Directions for this task: Where a line in the listing contains the string "shows", copy that line out.

Rows:
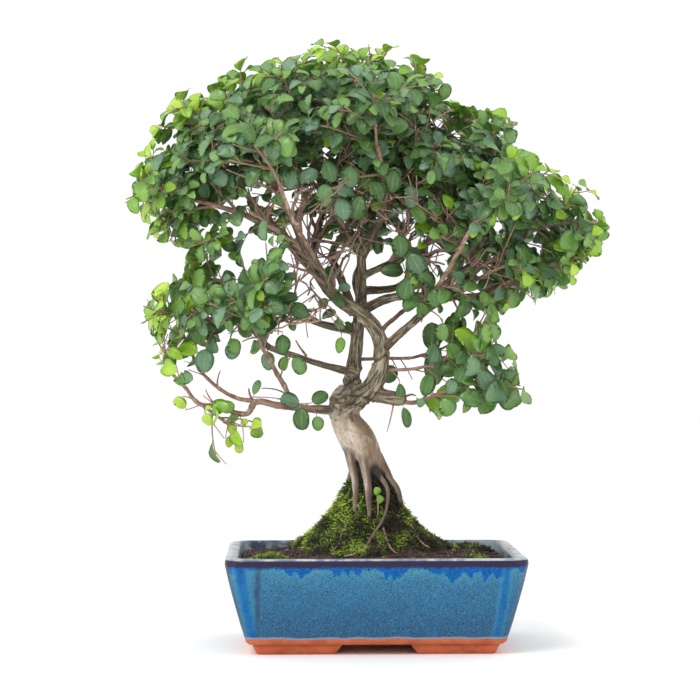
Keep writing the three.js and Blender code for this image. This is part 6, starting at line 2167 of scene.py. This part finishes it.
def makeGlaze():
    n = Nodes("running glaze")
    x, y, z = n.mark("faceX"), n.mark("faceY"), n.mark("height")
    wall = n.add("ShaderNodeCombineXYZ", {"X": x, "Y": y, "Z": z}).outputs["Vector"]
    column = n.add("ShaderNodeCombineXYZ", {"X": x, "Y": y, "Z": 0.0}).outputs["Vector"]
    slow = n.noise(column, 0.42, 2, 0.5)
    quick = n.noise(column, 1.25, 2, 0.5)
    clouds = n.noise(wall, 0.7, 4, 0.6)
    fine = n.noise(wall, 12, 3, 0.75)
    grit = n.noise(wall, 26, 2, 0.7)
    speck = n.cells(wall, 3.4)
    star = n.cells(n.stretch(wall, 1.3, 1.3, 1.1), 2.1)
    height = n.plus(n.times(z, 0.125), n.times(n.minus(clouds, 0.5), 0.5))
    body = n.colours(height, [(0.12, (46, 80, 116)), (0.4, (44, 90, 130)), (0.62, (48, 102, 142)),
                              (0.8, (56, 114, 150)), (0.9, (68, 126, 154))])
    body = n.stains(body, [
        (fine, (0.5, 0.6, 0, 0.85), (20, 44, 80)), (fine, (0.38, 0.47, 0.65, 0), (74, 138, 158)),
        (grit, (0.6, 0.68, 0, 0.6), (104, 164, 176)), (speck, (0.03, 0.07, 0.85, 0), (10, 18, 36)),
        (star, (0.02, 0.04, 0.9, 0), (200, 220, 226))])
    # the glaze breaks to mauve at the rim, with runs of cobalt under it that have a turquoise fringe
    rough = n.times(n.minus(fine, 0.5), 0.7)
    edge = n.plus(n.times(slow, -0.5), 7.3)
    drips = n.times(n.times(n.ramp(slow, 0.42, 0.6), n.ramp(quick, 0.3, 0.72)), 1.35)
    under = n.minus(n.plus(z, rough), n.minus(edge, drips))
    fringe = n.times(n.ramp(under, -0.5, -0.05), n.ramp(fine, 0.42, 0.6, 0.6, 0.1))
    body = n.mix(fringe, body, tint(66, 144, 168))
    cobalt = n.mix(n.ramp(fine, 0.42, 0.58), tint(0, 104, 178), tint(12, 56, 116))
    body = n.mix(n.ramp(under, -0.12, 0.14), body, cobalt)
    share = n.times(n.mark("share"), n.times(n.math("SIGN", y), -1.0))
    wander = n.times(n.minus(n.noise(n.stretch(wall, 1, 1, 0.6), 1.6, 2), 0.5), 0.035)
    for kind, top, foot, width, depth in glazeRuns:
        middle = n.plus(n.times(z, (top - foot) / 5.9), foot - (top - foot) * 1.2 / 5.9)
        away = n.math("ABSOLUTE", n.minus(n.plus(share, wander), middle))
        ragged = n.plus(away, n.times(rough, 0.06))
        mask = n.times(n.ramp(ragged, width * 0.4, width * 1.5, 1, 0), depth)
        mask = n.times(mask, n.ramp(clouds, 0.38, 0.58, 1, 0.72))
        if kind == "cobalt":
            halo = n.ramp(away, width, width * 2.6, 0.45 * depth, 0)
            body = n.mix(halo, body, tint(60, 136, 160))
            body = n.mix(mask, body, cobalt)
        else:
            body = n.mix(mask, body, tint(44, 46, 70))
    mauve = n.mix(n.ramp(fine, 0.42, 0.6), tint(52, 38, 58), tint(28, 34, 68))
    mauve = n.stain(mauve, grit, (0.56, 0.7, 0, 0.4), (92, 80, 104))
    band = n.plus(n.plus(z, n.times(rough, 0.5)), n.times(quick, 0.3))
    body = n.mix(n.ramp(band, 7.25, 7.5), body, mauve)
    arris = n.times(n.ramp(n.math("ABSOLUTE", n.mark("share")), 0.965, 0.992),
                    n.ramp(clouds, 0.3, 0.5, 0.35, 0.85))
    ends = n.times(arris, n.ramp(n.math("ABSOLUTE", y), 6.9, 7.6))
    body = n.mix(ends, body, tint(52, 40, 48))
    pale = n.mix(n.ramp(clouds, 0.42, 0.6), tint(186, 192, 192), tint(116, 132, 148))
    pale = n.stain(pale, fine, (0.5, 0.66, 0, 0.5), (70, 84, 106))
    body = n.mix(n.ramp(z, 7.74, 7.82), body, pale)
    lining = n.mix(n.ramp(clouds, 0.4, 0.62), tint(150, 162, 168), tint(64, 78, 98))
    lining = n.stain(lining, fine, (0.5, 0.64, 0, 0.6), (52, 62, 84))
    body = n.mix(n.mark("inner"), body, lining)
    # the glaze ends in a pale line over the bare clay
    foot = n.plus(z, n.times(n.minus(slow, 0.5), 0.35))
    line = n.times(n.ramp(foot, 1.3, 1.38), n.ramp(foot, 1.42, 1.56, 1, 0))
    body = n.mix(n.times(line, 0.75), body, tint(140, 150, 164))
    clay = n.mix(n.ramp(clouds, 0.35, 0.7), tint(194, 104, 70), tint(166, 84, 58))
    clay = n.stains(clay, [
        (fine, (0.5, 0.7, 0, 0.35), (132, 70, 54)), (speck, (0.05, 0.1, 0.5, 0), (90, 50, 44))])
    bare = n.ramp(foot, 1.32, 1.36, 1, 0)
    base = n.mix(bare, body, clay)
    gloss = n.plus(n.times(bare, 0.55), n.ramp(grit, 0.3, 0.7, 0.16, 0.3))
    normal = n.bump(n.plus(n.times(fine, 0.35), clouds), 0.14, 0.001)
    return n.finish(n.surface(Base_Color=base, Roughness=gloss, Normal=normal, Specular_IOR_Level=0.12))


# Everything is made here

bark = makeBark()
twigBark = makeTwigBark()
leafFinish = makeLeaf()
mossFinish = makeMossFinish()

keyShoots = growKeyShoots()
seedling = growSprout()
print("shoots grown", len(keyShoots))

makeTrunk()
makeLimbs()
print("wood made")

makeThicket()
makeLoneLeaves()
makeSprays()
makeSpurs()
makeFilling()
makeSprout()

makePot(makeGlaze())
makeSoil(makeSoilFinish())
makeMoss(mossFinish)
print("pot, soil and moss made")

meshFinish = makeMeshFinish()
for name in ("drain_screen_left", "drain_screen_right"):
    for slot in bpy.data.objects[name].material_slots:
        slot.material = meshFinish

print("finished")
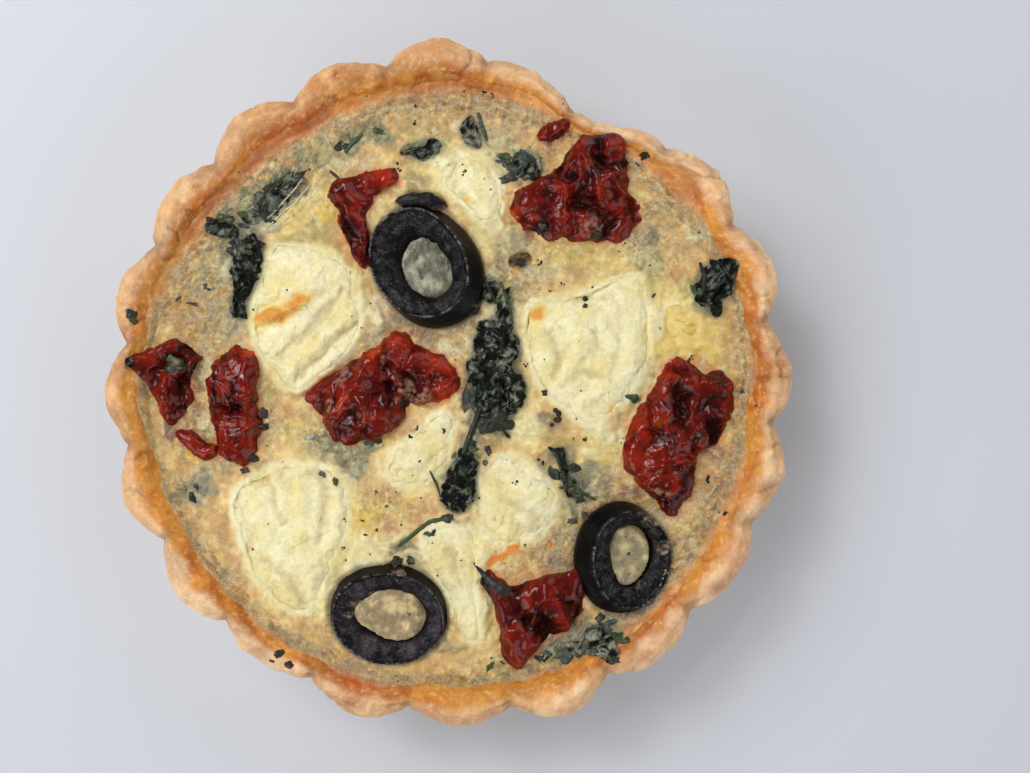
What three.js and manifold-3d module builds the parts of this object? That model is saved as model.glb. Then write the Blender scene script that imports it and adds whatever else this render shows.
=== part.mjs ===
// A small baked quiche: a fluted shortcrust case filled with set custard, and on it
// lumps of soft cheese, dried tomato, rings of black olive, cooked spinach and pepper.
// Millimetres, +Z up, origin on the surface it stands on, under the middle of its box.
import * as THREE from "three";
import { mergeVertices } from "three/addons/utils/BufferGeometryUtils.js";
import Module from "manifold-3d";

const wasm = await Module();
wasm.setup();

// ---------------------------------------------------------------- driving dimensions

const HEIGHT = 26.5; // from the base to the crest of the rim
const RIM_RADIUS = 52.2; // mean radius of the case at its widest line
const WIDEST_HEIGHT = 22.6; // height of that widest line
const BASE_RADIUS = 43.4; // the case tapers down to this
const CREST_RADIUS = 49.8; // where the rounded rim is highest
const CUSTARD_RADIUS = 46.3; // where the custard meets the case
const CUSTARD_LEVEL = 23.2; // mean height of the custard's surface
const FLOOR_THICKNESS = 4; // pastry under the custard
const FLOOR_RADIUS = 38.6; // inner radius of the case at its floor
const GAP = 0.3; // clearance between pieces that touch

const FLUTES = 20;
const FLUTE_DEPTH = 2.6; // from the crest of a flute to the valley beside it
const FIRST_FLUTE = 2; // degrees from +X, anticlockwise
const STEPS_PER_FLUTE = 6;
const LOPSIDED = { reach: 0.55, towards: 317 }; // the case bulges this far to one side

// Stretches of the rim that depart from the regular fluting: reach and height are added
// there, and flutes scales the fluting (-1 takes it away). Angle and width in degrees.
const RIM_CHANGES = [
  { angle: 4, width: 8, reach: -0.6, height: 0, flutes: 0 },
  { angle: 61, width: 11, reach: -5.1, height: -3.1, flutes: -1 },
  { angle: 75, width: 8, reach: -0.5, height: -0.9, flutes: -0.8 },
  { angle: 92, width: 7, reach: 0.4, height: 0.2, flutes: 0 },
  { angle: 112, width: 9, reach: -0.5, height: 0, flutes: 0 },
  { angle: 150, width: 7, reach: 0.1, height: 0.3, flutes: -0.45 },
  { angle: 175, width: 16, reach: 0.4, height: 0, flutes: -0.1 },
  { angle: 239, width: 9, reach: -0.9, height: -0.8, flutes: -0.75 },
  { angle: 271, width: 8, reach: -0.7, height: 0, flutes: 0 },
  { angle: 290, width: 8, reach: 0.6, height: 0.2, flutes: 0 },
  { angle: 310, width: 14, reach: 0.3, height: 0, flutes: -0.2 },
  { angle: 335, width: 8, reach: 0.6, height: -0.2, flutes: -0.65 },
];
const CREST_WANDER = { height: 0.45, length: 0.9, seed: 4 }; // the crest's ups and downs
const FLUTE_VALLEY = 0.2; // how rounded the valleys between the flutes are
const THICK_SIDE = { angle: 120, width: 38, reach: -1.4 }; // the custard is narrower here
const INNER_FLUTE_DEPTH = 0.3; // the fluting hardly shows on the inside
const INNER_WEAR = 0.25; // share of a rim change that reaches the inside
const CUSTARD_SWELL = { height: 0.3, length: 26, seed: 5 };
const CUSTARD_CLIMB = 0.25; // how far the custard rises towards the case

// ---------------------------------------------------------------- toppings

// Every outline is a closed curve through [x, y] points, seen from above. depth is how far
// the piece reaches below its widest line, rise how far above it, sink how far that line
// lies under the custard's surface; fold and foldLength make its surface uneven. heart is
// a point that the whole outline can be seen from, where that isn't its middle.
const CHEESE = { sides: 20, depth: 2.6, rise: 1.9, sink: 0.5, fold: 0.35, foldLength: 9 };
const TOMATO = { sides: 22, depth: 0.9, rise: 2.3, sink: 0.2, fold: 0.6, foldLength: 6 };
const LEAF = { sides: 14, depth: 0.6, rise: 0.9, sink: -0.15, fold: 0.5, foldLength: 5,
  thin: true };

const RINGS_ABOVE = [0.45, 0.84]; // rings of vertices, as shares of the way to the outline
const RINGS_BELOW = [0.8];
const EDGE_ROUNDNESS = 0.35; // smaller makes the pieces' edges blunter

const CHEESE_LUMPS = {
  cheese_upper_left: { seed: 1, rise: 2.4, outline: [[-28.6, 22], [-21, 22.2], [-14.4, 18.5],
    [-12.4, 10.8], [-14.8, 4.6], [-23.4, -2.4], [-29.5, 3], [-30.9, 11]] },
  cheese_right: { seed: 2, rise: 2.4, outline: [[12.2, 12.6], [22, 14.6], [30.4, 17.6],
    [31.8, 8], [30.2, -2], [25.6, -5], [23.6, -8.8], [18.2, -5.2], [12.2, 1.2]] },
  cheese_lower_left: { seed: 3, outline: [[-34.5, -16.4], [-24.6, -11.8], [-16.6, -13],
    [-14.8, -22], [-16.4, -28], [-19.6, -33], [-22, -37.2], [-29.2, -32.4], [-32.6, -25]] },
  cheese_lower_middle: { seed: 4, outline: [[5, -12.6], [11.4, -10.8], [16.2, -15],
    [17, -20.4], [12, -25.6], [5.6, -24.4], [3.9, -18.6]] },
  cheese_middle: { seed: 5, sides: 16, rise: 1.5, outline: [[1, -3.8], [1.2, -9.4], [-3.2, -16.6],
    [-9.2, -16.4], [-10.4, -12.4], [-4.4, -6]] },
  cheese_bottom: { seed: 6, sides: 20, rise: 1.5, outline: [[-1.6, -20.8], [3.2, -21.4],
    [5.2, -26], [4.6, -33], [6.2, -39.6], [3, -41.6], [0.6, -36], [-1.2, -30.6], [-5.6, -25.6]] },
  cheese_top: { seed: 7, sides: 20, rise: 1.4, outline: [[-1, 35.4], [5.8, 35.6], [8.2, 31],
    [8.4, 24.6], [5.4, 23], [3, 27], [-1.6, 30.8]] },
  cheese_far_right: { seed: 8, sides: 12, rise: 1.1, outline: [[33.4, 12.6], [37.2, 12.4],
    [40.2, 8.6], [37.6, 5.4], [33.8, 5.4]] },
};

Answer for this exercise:
What three.js and manifold-3d module builds the parts of this object? That model is saved as model.glb. Then write the Blender scene script that imports it and adds whatever else this render shows.
const INNER_FLUTE_DEPTH = 0.3; // the fluting hardly shows on the inside